How is all this useful? The quotient rings already remove the ordering from the natural numbers, but calculations are still simple to perform in both directions. The structure of quotient rings is very predictive and simple (1 → 2 → 3 → 4 → 5 → 6 → 0 ↪ 1). But building exponent rings on top of quotient rings reshuffles the elements in a very non-trivial way. While there is still a lot that can be learned about them, for large numbers the ring has the be constructed by brute force. Computations are simple in one way, but hard to invert.

For example mᵃ=c (mod q) is easy to compute given m and a. But what is a given m and c ? For real numbers it would be the logarithm, thus it is called the discrete log problem. In order to find out one has to try (almost) all possible exponents and the value of c gives no real insight into the size of a. For natural numbers on the other hand this problem is not very hard as a can be inferred quickly just from the size of c using the organised structure of the natural numbers!

This provides a one-way trapdoor function and is extremely useful for cryptography. In fact some cryptographic algorithms are based on exactly this. More on this in my next post. For now let me provide an example to illustrate this point.

What is 50³⁰⁰⁰⁰⁰⁰⁰⁰⁰⁰³ (mod 221) ?
Since the computer will not tell you many people will stop right there, but in the post above there is all the necessary information to compute this in a few steps.
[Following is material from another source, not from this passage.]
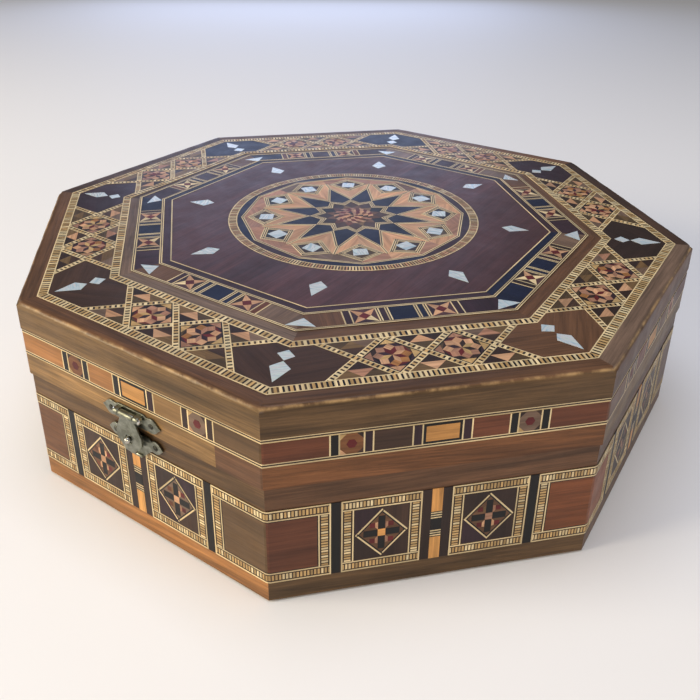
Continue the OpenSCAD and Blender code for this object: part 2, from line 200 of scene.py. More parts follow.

This is only the easy part.

The same computation is extremely hard to invert.
Which exponent did i use to find 55ˣ=217 (mod 221)?
This is a discrete log problem and in contrast to the case above there is no magic shortcut. It can only be solved since the involved numbers are (very) small so that brute-forcing it is an option.

I will set up a small steem-bounty to find the answers in order to encourage playing around a bit with these examples and getting familiar with the rings.

For big bases the first task does not really get much more difficult, but the second quickly becomes computationally unfeasible.